Add a loop with a Prusik knot to a main rope for easy ascending. The loop will hold weight under pressure, but slides easily when unweighted
(learn the knot at
Folding and tripling a rope increases its weight-bearing strength. To secure yourself in a rescue collar, place it over your head, tuck it
securely under your armpits, and cross your arms over your chest.
The wave struck just after 7 a.m. Neil Peterson, his daughter Kelsey, son Guy, and their friends Joe and Tim were on day two of the West Coast Trail (WCT), a challenging 47-mile route
 that traces Vancouver Island’s rugged Pacific shoreline.
They were hiking near the water, taking advantage of an alternative route across a flat sandstone shelf exposed by the low tide,
 which offered an easy route between the surf and a rugged inland bluff. They’d awoken early to time the crux of their day with the low tide, so the trekkers were tired when they encountered a five-foot wide cleft in the rock, a surge channel.

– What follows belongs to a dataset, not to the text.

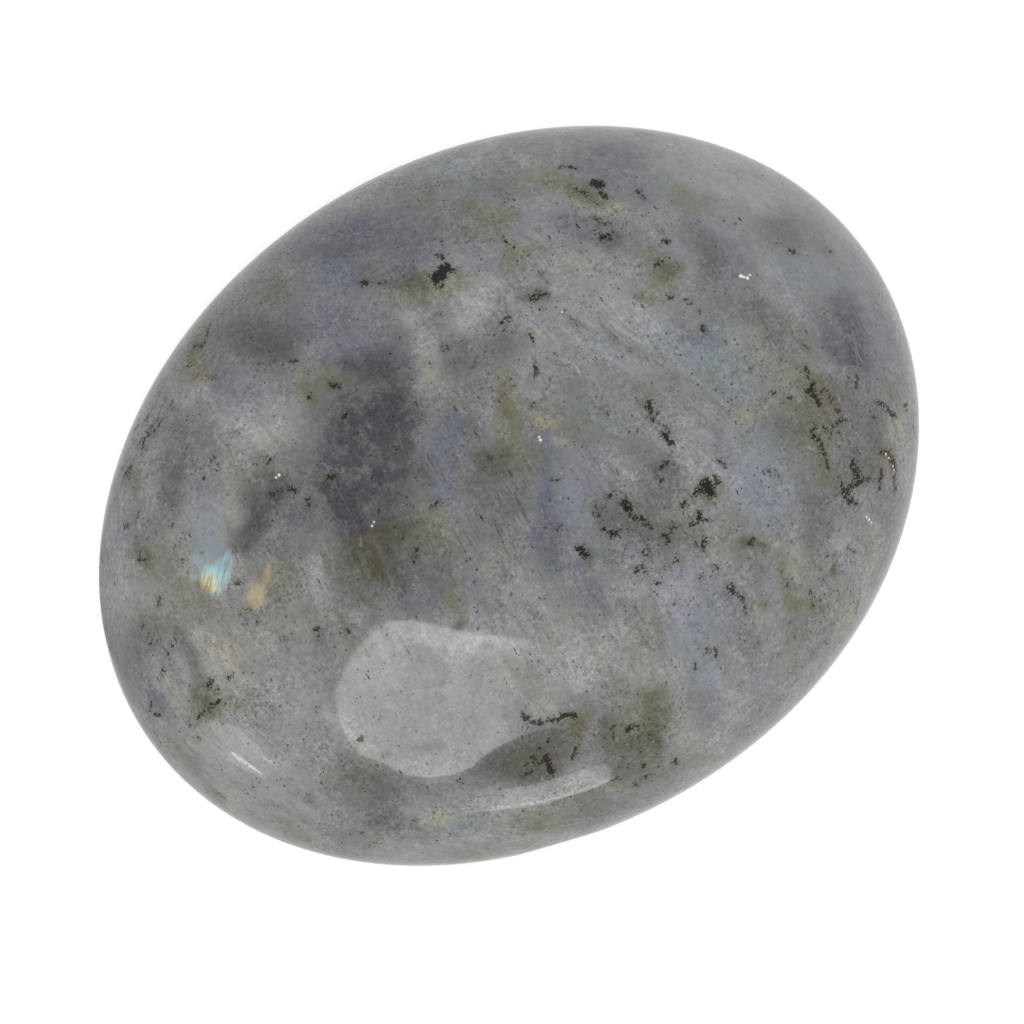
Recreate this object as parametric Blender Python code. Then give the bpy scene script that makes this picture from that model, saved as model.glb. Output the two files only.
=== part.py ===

 As they pondered their options to skirt it, a sudden wave raced across the shelf.
 They had no warning, and the water knocked all but one of the hikers into the surf inside the seething chute.
The wave pushed four of the group members inland, bashing them against floating tree trunks and the channel’s narrow walls. As the wave receded, they dropped into a pool at the channel’s terminus and climbed out of the water, into a cave under the bluff.
Regrouping inside the cave, Peterson and the drenched hikers heard a shout from the shoreline above. Just before the wave hit, their friend Joe had leapt across the surge channel
 so that the others could throw their packs across. He’d been hauling Kelsey’s pack to high ground when the group was swept inland. Now, he was the only one who wasn’t trapped.
Peterson’s group was uninjured and relatively safe. The hollow was above the tide line, but the steep walls were too high to climb and the channel too dangerous to swim. They were soaked. “Our immediate problem was hypothermia,”
 says Peterson. Kelsey’s pack, the only one that hadn’t been dragged out to sea, contained extra clothes and a sleeping bag but no firestarter and little food.
 Joe dropped it into the cave so the others could put on dry layers
 while he went to find help.
“It was psychologically tough to stay put,” Peterson says, but as the morning hours dragged by, they buoyed morale by playing mental games and hatching escape plans.
 They waited more than nine hours for Joe to return.
While Joe was gone, he got lost,
 encountered other hikers who he sent to get help,
 and broke into a locked ranger cabin to retrieve food and a climbing rope. When he arrived back at the cave to help Peterson and the others, he tied footholds in the rope
 and passed it to his friends. Guy and Kelsey were able to climb to safety, but Tim and Peterson weren’t able to scale the rope. They remained stuck until dusk, when a U.S. Coast Guard helicopter arrived.
Conditions weren’t safe to use the chopper’s hoist, so USCG rescue swimmer John Linnborn improvised. He tripled and knotted a line and attached it to a U-shaped rescue collar,
 which allowed rescuers to pull Peterson and Tim up the slimy cave walls to safety. “We were running out of daylight,” says Linnborn, “and their unique situation required creative thinking.”